If we now consider a transformation like

$\vec{A}\rightarrow\vec{A}' = A + \triangledown\chi$,
$V\rightarrow{V}' =V-\frac{\partial \chi}{\partial t}$,

where $\chi$ is an arbitrary function, both$\vec{E}$ and  $\vec{B}$ stay unchanged.

It is now possibile to introduce the four-vector potential $A^{\mu}=(V,\vec{A})$ which allows to combine the previous equations into a single tensor equation

$A^{\mu}\rightarrow A'^{\mu}=A^{\mu}-\partial^{\mu} \chi$,

and to rewrite the Maxwell’s equations in a manifestly covariant form

$\partial_\mu F^{\mu\nu}=j^{\nu}_{em}$

by introducing the four-current $j^{\mu}_{em}=(\rho_{\mu},\vec{j}_{em})$ and the field strength tensor $F^{\mu\nu}\equiv\partial^\mu A^\nu - \partial ^\nu A^\mu$. It is worthy to note that $F$ remains unchanged under the gauge transformation stated above ($A^{\mu}\rightarrow A'^{\mu}=A^{\mu}-\partial^{\mu} \chi$) and thus it is said gauge invariant, like the Maxwell’s equations in the form $\partial_\mu F^{\mu\nu}=j^{\nu}_{em}$.  At this point it is possibile to write the Lorentz-covariant and gauge-invariant field equations as

$\Box A^\nu-\partial\nu(\partial_\nu A^\mu)=j^\nu_{em}$,

but this is another story. What matters here is that $\vec{B}$ and $\vec{E}$ are gauge-invariant and classical electrodynamics is a gauge theory.

Quantum mechanics

A gauge transform in quantum mechanics assumes a different form.

Let’s consider a wave function $\psi$. Observables corresponds to $| \psi |^2$. Thus, the theory stays invariant under transformations like

$\psi\rightarrow \psi ' =e^{-i\alpha}\psi$

where $\alpha$ is constant and indicates a phase. The transformation above is a global gauge transformation since $\psi (\vec{r},t)$ is everywhere invariant i.e. $\alpha$ do not depend by $x^\mu$.

Invariance under a constant change in phase is an example of a global invariance.

To obtain a theory which is dependent on $x^\mu$ we need a constant depending on the point.
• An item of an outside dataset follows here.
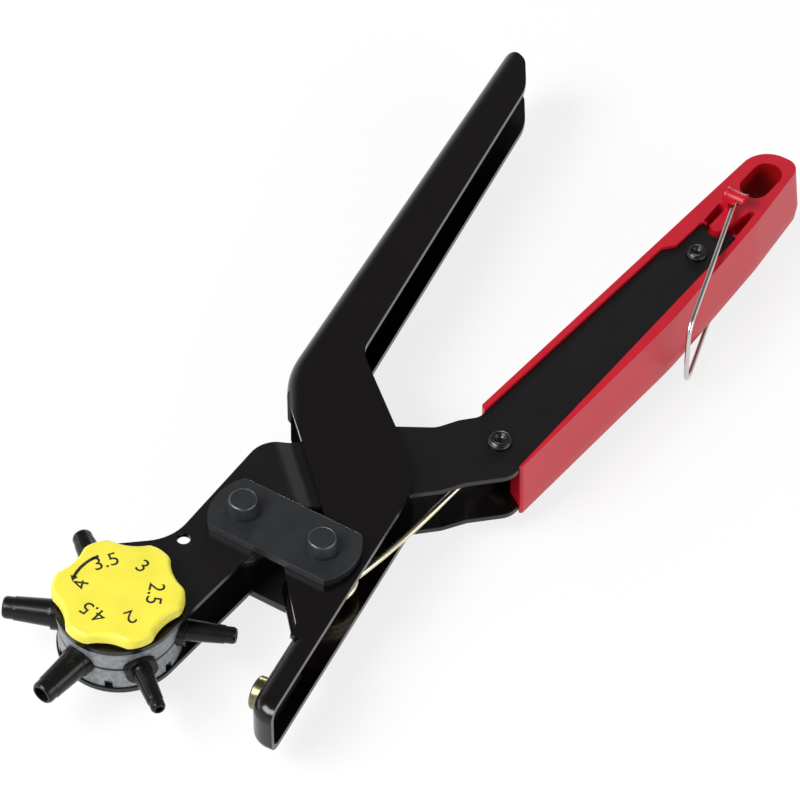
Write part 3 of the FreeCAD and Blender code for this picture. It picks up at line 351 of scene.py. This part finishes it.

The transformation will be like the following

$\psi(\vec{r},t)\rightarrow\psi '(\vec{r},t)=e^{-i\chi(\vec{r},t)} \psi(\vec{r},t)$

which expresses a local gauge transformation.

If the original wavefunction $\psi(\vec{r},t)$ satisfied the free-particle Schrödinger equation,

$\frac{-i}{2m}\triangledown^2\psi(\vec{x},t)=i\frac{\partial}{\partial t}\psi(\vec{x},t)$

then the transformed wavefunction $\psi '$ given by the local gauge transformation will not, since both $\triangledown$ and $\partial/\partial t$ now act on $\chi$ in the phase factor.

To satisfy the local phase invariance one should change the Schrödinger equation but a such modified equation will no longer describe a free particle. The covariance of the new equation will be showed in the inability to distinguish between a local change in phase convention and the effect of some new field in which the particle moves: the freedom to alter the phase of a charged particle’s wavefunction locally is only possible if some kind of force field is introduced in which the particle moves. In fact, if we modify the equation to

$\frac{1}{2m}(-i\triangledown-qA)^2\psi(\vec{x},t)=\left(i\frac{\partial}{\partial t}-qV\right)\psi(\vec{x},t)$

the local phase invariance $\psi\rightarrow\psi '=e^{i\chi(\vec{x},t)}\psi$ is satisfied if we require that while $\psi$ transforms to $\psi '$, $A$ and $V$ should transform as

$A\rightarrow A' = A+\frac{1}{q}\triangledown \chi$
$V\rightarrow V' = V-\frac{1}{q}\frac{\partial \chi}{\partial t}$.

The two quantities $A$ and $V$ can be considered as time and spatial components of a $A^{\mu}$ four-vector, while $-\triangledown$ and $\frac{\partial}{\partial t}$ are part of the $\partial^\mu$ operator.

The vector field $A^\mu$ introduced to guarantee the local phase invariance and interacting with any particle of charge $q$ is called gauge field.

To be invariant under local gauge transformations, the Schrödinger equation needs a field $A^\mu$. Such field can be expressed in term of creation and annihilation operators. A particle, the photon, is associate to the field due to the quantization. The invariance of the Schrödinger equation phase therefore requires the existence of a photon and the existence of an electromagnetic interaction but, again, this is another story.